The Time to Set a Standard for Attention is Now

By Kunal Nagpal, Chief Business Officer, InMobi 

What is the value of an ad nobody sees? The answer is zero, obviously. Or it should be zero. But in a marketplace without a standard for attention metrics, the value of attention is all over the map. And that’s assuming attention is even measured to begin with. For a moment though let’s step back and think about why attention metrics are so important in the first place. Simply put, while viewability is a measure of an opportunity for an ad to be seen, attention measures whether the consumer saw, liked or engaged with the ad.

No surprise then that in recent years, advertisers have expressed a strong interest in using attention metrics to a greater degree. According to November 2022 data from the IAB, 36% of buy-side advertising decision-makers plan to focus more on attention metrics this year. Hard to argue with that. Why would you want to pay more for desktop real estate that’s clearly less valuable because it’s located where consumers are less likely to see it? Similarly, advertisers don’t want to pay for a mobile ad impression on a phone that’s face-down on the table.

A comment from a buy-side client in Cannes was very telling.  Roughly 60 cents of every campaign dollar they spend goes to intermediate vendors. That seems rather high, but then add to it the fact that up to 70% of the ads will never be seen by the consumers. It all just means advertisers spend more to get ads delivered and then be seen than they do on the ads themselves. That’s nuts!

Attention also isn’t just a binary question — did consumers see the ad, or not — it’s also, on the flip side, a jumping off point to measure campaign performance.

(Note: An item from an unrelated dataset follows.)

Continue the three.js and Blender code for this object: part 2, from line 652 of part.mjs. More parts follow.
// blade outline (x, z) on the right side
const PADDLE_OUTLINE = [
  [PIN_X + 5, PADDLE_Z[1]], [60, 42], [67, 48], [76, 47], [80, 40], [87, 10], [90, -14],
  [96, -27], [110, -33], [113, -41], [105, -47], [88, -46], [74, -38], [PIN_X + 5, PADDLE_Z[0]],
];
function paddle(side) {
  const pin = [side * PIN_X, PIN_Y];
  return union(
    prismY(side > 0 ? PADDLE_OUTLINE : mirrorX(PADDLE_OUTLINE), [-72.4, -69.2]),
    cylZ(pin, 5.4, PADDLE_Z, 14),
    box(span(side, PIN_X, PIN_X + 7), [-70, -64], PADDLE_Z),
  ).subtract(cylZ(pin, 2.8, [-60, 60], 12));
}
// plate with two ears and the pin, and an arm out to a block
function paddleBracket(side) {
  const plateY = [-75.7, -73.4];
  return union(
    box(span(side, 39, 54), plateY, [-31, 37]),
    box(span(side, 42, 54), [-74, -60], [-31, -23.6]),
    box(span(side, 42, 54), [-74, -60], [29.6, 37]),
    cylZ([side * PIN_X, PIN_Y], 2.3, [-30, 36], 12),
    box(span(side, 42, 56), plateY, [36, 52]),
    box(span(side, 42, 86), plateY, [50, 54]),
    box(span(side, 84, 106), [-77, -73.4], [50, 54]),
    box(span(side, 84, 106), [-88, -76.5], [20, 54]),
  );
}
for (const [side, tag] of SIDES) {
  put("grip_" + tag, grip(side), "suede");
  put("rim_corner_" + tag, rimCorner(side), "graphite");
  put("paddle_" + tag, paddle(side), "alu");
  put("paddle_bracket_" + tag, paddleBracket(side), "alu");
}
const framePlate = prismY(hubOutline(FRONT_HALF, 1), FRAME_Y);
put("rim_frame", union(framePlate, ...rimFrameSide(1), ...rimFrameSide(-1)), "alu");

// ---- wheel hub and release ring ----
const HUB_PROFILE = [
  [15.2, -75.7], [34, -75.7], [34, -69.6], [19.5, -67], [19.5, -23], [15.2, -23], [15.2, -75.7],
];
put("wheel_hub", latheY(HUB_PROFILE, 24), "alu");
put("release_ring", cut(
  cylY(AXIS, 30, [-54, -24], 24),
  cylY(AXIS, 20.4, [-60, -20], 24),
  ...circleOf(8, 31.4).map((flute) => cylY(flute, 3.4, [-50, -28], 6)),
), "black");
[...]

Attention metrics tell advertisers a lot about the relative value propositions of different publishers. They also help advertisers understand the performance of a specific ad placement—something that’s critical for desktop media buys, but admittedly less important on mobile, where there’s only one ad unit. And then they can also be used to better understand the performance of a particular piece of the creative.

Looking at it from the point of view of the sell-side, these questions remain important to the publishers too. Attention metrics inform decisions about pricing, how many ad units to offer, and perhaps most important of all, a precise understanding of the user’s true value to the advertiser.

Understanding attention has always been important. But at this moment, as the industry grapples with so much uncertainty around identity, it’s vital for publishers and advertisers to own their attention metrics, rather than relying on the big platforms to share those insights. Moreover, as mobile plays a bigger role in the media ecosystem, it’s important to develop new technology and methodologies for measuring attention inside the app — an area where there are a lot of exciting possibilities, but as of this writing, few solutions. Increasing investments to understand attention better is only one part of the equation though.

We need standards for attention metrics for buyers and sellers to transact in the marketplace because investments in understanding attention are only as valuable as the transactions buyers and sellers can make with that information. And here’s where we run into a problem. We don’t have attention as a standard currency that rolls up all these insights into something the marketplace can transact on. Without a common currency for attention, the buy-side and the sell-side are betting on marketing and PR efforts more than independently verified technology underneath, leaving a lot of value on the table.

Of course, ad tech has been here before with the debate over a standard for viewability. It’s important to debate these questions as an industry, but these debates are time sensitive. While the industry spent years debating a standard for viewability, value leaked out of the ecosystem, hurting publishers, advertisers, and ad tech vendors. Ultimately, the IAB stepped in to set a standard, but the duration of the debate caused real damage in terms of lost time, wasted development cycles, credibility, and campaign performance.

In the end, we might need not just one standard, we need dozens.  There will be multiple lenses that we ask the same question: Did our message resonate with the audience in a way that drove them to take action? While there’s a benefit to standardizing attention metrics from the perspective of buying and selling media, it’s important not to lose sight of the overarching question. After all, an ad that grabs our attention doesn’t mean much if that attention can’t be directed toward a business goal.

I believe there will continue to be a debate about attention metrics, but let’s make it a quick one focused on standardizing access and measurement. We don’t need the perfect standard for attention but one that kicks off a workable standard to inform a common currency. And we need that standard or standards as soon as possible.